(DATASET EXTRACT)

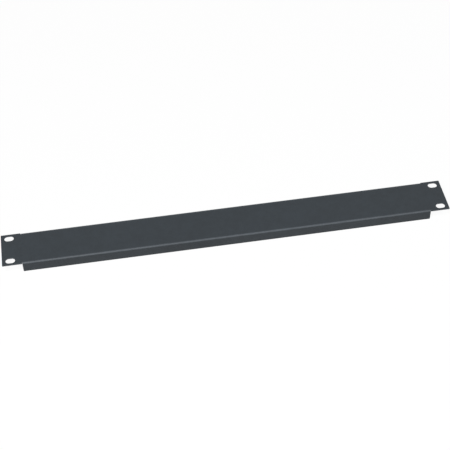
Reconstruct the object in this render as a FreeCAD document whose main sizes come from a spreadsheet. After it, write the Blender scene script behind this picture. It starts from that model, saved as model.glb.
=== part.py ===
import FreeCAD, Part
import math
import os
import Sketcher

# Blanking panel for one unit of a 19-inch rack: one steel sheet with a flange folded back along each
# long edge, and an ear at each end with two slotted screw holes. Lengths are in millimetres.
#
# Frame: the panel lies face up on the free edges of its flanges. X runs along its length, Y across
# its height in the rack, and Z out of its front face. The origin is midway along and across, level
# with the free edges.

NODE = "blanking_panel"

SIZES = (
    ("panel_length", 482.6, "over both ears: 19 inches"),
    ("panel_width", 43.7, "over both flanges: one rack unit less its working gap"),
    ("panel_depth", 12.5, "from the front face to the free edges of the flanges"),
    ("sheet", 1.2, "thickness of the steel"),
    ("bend_radius", 0.3, "inside the folds"),
    ("ear_length", 21.0, "from the end of the flanges to the end of the panel"),
    ("ear_corner_radius", 0.6, "outer corners of the ears"),
    ("flange_corner_radius", 0.8, "free corners of the flanges"),
    ("slot_from_end", 8.75, "end of the panel to the slot centres: 465.1 between the two ends' slots"),
    ("slot_from_edge", 5.975, "long edge to the slot centres: 31.75 between an ear's two slots"),
    ("slot_length", 10.0, "end to end"),
    ("slot_width", 7.0, "clears an M6 screw"),
    ("relief_width", 0.2, "slit between the end of a flange and the ear"),
    ("relief_overrun", 0.3, "how far the slit runs past the start of the fold"),
    ("edge_break", 0.2, "rounding of the cut edges"),
)

# Measures that follow from the sizes, as the spreadsheet's own expressions.
FLANGE_HALF_LENGTH = "(Sizes.panel_length / 2 - Sizes.ear_length)"
OUTER_BEND_RADIUS = "(Sizes.bend_radius + Sizes.sheet)"
BACK_OF_FACE = "(Sizes.panel_depth - Sizes.sheet)"

# Sketcher's numbers for the points of a line or an arc, and for a sketch's own origin and axis.
START = 1
END = 2
CENTRE = 3
ORIGIN = (-1, START)
ACROSS_AXIS = -1

NORMAL = FreeCAD.Vector(0, 0, 1)
TOLERANCE = 1e-4


def make_sheet(doc):
    sheet = doc.addObject("Spreadsheet::Sheet", "Sizes")
    for row, (alias, value, note) in enumerate(SIZES, start=1):
        sheet.set(f"A{row}", alias)
        sheet.set(f"B{row}", str(value))
        sheet.set(f"C{row}", note)
        sheet.setAlias(f"B{row}", alias)
    doc.recompute()


def origin_plane(body, role):
    return next(plane for plane in body.Origin.OriginFeatures if plane.Role == role)


def add_sketch(body, name, role, raised=None):
    """A sketch on one of the body's origin planes, or raised above it by an expression."""
    sketch = body.newObject("Sketcher::SketchObject", name)
    sketch.AttachmentSupport = (origin_plane(body, role), [""])
    sketch.MapMode = "FlatFace"
    if raised:
        sketch.setExpression("AttachmentOffset.Base.z", raised)
    return sketch


def point(sketch, across, up):
    """Where two expressions put a point of the sketch."""
    return FreeCAD.Vector(sketch.evalExpression(across), sketch.evalExpression(up), 0)


def draw_line(sketch, start, end):
    return sketch.addGeometry(Part.LineSegment(start, end))


def draw_arc(sketch, centre, start, end):
    """An arc drawn anticlockwise about its centre."""
    radius = (start - centre).Length
    angles = [math.atan2(p.y - centre.y, p.x - centre.x) for p in (start, end)]
    return sketch.addGeometry(Part.ArcOfCircle(Part.Circle(centre, NORMAL, radius), *angles))


def constrain(sketch, kind, *terms):
    return sketch.addConstraint(Sketcher.Constraint(kind, *terms))


def dimension(sketch, kind, *terms):
    """A dimension whose last term is the expression that it follows."""
    *geometry, expression = terms
    index = constrain(sketch, kind, *geometry, float(sketch.evalExpression(expression)))
    sketch.setExpression(f"Constraints[{index}]", expression)


def place(sketch, geometry, vertex, across=None, up=None):
    """Dimensions a point from the sketch's origin."""
    if across:
        dimension(sketch, "DistanceX", *ORIGIN, geometry, vertex, across)
    if up:
        dimension(sketch, "DistanceY", *ORIGIN, geometry, vertex, up)


def draw_outline(sketch, corners):
    """A closed outline of level and upright lines. Each corner is (across, up, radius or None)."""
    points = [point(sketch, across, up) for across, up, _ in corners]
    radii = [sketch.evalExpression(radius) if radius else 0 for _, _, radius in corners]
    nexts = list(range(1, len(corners))) + [0]
    runs = [(points[after] - points[i]).normalize() for i, after in enumerate(nexts)]
    lines = []
    for i, after in enumerate(nexts):
        start = points[i] + runs[i] * radii[i]
        end = points[after] - runs[i] * radii[after]
        lines.append(draw_line(sketch, start, end))
        place_line(sketch, lines[i], runs[i], *corners[i][:2])
    for i, (_, _, radius) in enumerate(corners):
        if radius:
            join = (lines[i - 1], lines[i])
            round_corner(sketch, join, points[i], (runs[i - 1], runs[i]), radius)
        else:
            constrain(sketch, "Coincident", lines[i - 1], END, lines[i], START)


def place_line(sketch, number, run, across, up):
    """Holds a line level or upright, and at its place."""
    if abs(run.x) < abs(run.y):
        constrain(sketch, "Vertical", number)
        place(sketch, number, START, across=across)
        return
    constrain(sketch, "Horizontal", number)
    if up == "0":
        constrain(sketch, "PointOnObject", number, START, ACROSS_AXIS)
    else:
        place(sketch, number, START, up=up)


def round_corner(sketch, join, corner, runs, radius):
    """An arc tangent to the two lines that meet at a corner."""
    size = sketch.evalExpression(radius)
    arriving = corner - runs[0] * size
    leaving = corner + runs[1] * size
    centre = arriving + runs[1] * size
    if runs[0].cross(runs[1]).z > 0:
        arc = draw_arc(sketch, centre, arriving, leaving)
        first, last = START, END
    else:
        arc = draw_arc(sketch, centre, leaving, arriving)
        first, last = END, START
    constrain(sketch, "Tangent", join[0], END, arc, first)
    constrain(sketch, "Tangent", arc, last, join[1], START)
    dimension(sketch, "Radius", arc, radius)


def draw_slot(sketch, first, last, radius):
    """A round-ended slot between two centres, each (across, up), level or upright."""
    centres = [point(sketch, *first), point(sketch, *last)]
    run = (centres[1] - centres[0]).normalize()
    side = run.cross(NORMAL) * sketch.evalExpression(radius)
    right = draw_line(sketch, centres[0] + side, centres[1] + side)
    far_end = draw_arc(sketch, centres[1], centres[1] + side, centres[1] - side)
    left = draw_line(sketch, centres[1] - side, centres[0] - side)
    near_end = draw_arc(sketch, centres[0], centres[0] - side, centres[0] + side)
    loop = (right, far_end, left, near_end)
    for i, geometry in enumerate(loop):
        constrain(sketch, "Tangent", loop[i - 1], END, geometry, START)
    constrain(sketch, "Equal", near_end, far_end)
    dimension(sketch, "Radius", near_end, radius)
    place(sketch, near_end, CENTRE, *first)
    if abs(run.x) > abs(run.y):
        constrain(sketch, "Horizontal", right)
        place(sketch, far_end, CENTRE, across=last[0])
    else:
        constrain(sketch, "Vertical", right)
        place(sketch, far_end, CENTRE, up=last[1])


def add_pad(body, name, sketch, length):
    pad = body.newObject("PartDesign::Pad", name)
    pad.Profile = sketch
    pad.setExpression("Length", length)
    return pad


def add_through_cut(body, name, sketch):
    pocket = body.newObject("PartDesign::Pocket", name)
    pocket.Profile = sketch
    pocket.Type = "ThroughAll"
    return pocket


def add_channel(body):
    """The web between the ears and both flanges, folded round true inner and outer bends."""
    outside = "Sizes.panel_width / 2"
    inside = "(Sizes.panel_width / 2 - Sizes.sheet)"
    section = add_sketch(body, "channel_section", "YZ_Plane")
    draw_outline(
        section,
        (
            (f"-{outside}", "0", None),
            (f"-{outside}", "Sizes.panel_depth", OUTER_BEND_RADIUS),
            (outside, "Sizes.panel_depth", OUTER_BEND_RADIUS),
            (outside, "0", None),
            (inside, "0", None),
            (inside, BACK_OF_FACE, "Sizes.bend_radius"),
            (f"-{inside}", BACK_OF_FACE, "Sizes.bend_radius"),
            (f"-{inside}", "0", None),
        ),
    )
    channel = add_pad(body, "folded_channel", section, f"2 * {FLANGE_HALF_LENGTH}")
    channel.SideType = "Symmetric"
    return channel


def add_ear(body):
    """The flat sheet past the end of the flanges."""
    end = "Sizes.panel_length / 2"
    side = "Sizes.panel_width / 2"
    outline = add_sketch(body, "ear_outline", "XY_Plane", raised=BACK_OF_FACE)
    draw_outline(
        outline,
        (
            (FLANGE_HALF_LENGTH, f"-{side}", None),
            (end, f"-{side}", "Sizes.ear_corner_radius"),
            (end, side, "Sizes.ear_corner_radius"),
            (FLANGE_HALF_LENGTH, side, None),
        ),
    )
    return add_pad(body, "ear", outline, "Sizes.sheet")


def add_bend_reliefs(body):
    """A narrow slit at each side of the ear, so that the flange folds without tearing it."""
    half_width = "Sizes.relief_width / 2"
    across = f"{FLANGE_HALF_LENGTH} + {half_width}"
    bottom = f"Sizes.panel_width / 2 - {OUTER_BEND_RADIUS} - Sizes.relief_overrun + {half_width}"
    mouth = "Sizes.panel_width / 2"
    outline = add_sketch(body, "bend_relief_outline", "XY_Plane", raised="Sizes.panel_depth")
    for sign in ("", "-"):
        draw_slot(outline, (across, f"{sign}({bottom})"), (across, f"{sign}({mouth})"), half_width)
    return add_through_cut(body, "bend_reliefs", outline)


def add_rack_slots(body):
    """Two level screw slots in the ear."""
    centre = "Sizes.panel_length / 2 - Sizes.slot_from_end"
    half_run = "(Sizes.slot_length - Sizes.slot_width) / 2"
    outline = add_sketch(body, "rack_slot_outline", "XY_Plane", raised="Sizes.panel_depth")
    for sign in ("", "-"):
        up = f"{sign}(Sizes.panel_width / 2 - Sizes.slot_from_edge)"
        inner = (f"{centre} - {half_run}", up)
        outer = (f"{centre} + {half_run}", up)
        draw_slot(outline, inner, outer, "Sizes.slot_width / 2")
    return add_through_cut(body, "rack_slots", outline)


def mirror_end(body, features):
    """The other end of the panel."""
    mirrored = body.newObject("PartDesign::Mirrored", "other_end")
    mirrored.Originals = features
    mirrored.MirrorPlane = (origin_plane(body, "YZ_Plane"), [""])
    body.Tip = mirrored
    return mirrored


def round_flange_corners(body, base):
    """Rounds the two free corners of each flange."""
    body.Document.recompute()
    corners = []
    for number, edge in enumerate(base.Shape.Edges, start=1):
        ends = [vertex.Point for vertex in edge.Vertexes]
        across = len(ends) == 2 and abs(ends[0].x - ends[1].x) < TOLERANCE
        if across and all(abs(p.z) < TOLERANCE for p in ends):
            corners.append(f"Edge{number}")
    fillet = body.newObject("PartDesign::Fillet", "flange_corners")
    fillet.Base = (base, corners)
    fillet.setExpression("Radius", "Sizes.flange_corner_radius")
    return fillet


def break_edges(body, base):
    """Rounds every cut edge of the sheet a little."""
    body.Document.recompute()
    fillet = body.newObject("PartDesign::Fillet", "broken_edges")
    fillet.Base = (base, [])
    fillet.UseAllEdges = True
    fillet.setExpression("Radius", "Sizes.edge_break")
    return fillet


def make_panel(doc):
    body = doc.addObject("PartDesign::Body", NODE)
    body.Label = NODE
    add_channel(body)
    end_features = [add_ear(body), add_bend_reliefs(body), add_rack_slots(body)]
    both_ends = mirror_end(body, end_features)
    rounded = round_flange_corners(body, both_ends)
    body.Tip = break_edges(body, rounded)
    # The body's own frame is the panel's frame.
    body.Placement = FreeCAD.Placement()
    doc.recompute()
    return body


def check(doc, body):
    for item in doc.Objects:
        if "Invalid" in item.State or "Error" in item.State:
            raise RuntimeError(f"{item.Label} failed: {item.State}")
    if body.Shape.isNull() or not body.Shape.isValid():
        raise RuntimeError(f"{body.Label} has no valid shape")
    if len(body.Shape.Solids) != 1:
        raise RuntimeError(f"{body.Label} isn't one solid")


doc = FreeCAD.newDocument("blanking_panel_model")
make_sheet(doc)
panel = make_panel(doc)
check(doc, panel)
os.makedirs("parts", exist_ok=True)
panel.Shape.exportStep(f"parts/{panel.Label}.step")
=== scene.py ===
import math

import bpy
from mathutils import Matrix, Vector


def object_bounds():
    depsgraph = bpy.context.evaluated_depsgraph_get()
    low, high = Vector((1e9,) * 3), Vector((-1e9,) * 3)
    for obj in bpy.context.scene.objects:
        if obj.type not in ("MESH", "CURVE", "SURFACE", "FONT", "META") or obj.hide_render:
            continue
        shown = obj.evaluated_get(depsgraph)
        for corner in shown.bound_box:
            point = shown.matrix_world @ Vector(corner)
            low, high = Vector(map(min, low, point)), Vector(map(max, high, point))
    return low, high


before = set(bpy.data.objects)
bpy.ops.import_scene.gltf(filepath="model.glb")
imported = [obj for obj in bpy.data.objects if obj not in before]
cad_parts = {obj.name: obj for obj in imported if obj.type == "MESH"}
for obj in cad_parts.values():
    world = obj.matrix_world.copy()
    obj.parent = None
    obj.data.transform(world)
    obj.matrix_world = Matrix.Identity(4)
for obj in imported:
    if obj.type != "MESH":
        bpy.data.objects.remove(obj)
CAD_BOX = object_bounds()

# A blanking panel for a server rack: one folded steel sheet with a dark slate powder coat, lying face
# up on its flanges on a white table. Lengths are in metres.

# Panel: how far the ears reach past the flanges, and the outer radius of the folds
EAR_LENGTH = 0.021
FOLD_RADIUS = 0.0015

# Powder coat
COAT_COLOUR = (0.0148, 0.0204, 0.0256)
COAT_ROUGHNESS = 0.50
COAT_SPECULAR = 0.36
GRAIN_PER_METRE = 1900
GRAIN_DEPTH = 0.000016
GRAIN_TONE = 0.22
GRAIN_ROUGHNESS = 0.06
PEEL_PER_METRE = 380
PEEL_DEPTH = 0.000045
MOTTLE_PER_METRE = 130
MOTTLE_TONE = 0.09
MOTTLE_ROUGHNESS = 0.015
CLOUD_PER_METRE = 22
CLOUD_TONE = 0.07
CLOUD_ROUGHNESS = 0.02
# Most of a noise pattern lies between these two values.
NOISE_LOW = 0.3
NOISE_HIGH = 0.7

# Painted highlight on the folds and edges: what the painted highlight adds to the colour, how squarely
# the surface faces along an axis where it starts and where it is full, how far it runs onto the face
# beside a fold, and how near to the top of the panel the face is told from the fold.
PAINTED_HIGHLIGHT_LIFT = (0.0330, 0.0360, 0.0400)
HIGHLIGHT_STARTS = 0.9995
HIGHLIGHT_IS_FULL = 0.97
HIGHLIGHT_MARGIN = 0.0008
FACE_SKIN = 0.00005

# Camera
CAMERA_PLACE = Vector((-0.1350, -0.87546, 0.94644))
CAMERA_AIM = Vector((-0.0028, -0.00416, 0.01254))
CAMERA_ROLL = math.radians(-0.98)
LENS_MM = 95.75
SENSOR_MM = 36.0
NEAREST_SEEN = 0.05
FARTHEST_SEEN = 100

# Light: each softbox has a name, a place, a point that it is aimed at, and a power in watts.
SOFTBOXES = (
    ("softbox_left", Vector((-0.60, -0.78, 1.49)), Vector((-0.30, 0, 0)), 28),
    ("softbox_right", Vector((0.90, -0.78, 1.49)), Vector((0.45, 0, 0)), 17),
)
SOFTBOX_SIZE = (0.3, 0.8)
FILL_STRENGTH = 0.06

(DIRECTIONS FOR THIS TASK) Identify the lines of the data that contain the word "shown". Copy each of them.

(EXERCISE ANSWER)
        shown = obj.evaluated_get(depsgraph)
        for corner in shown.bound_box:
            point = shown.matrix_world @ Vector(corner)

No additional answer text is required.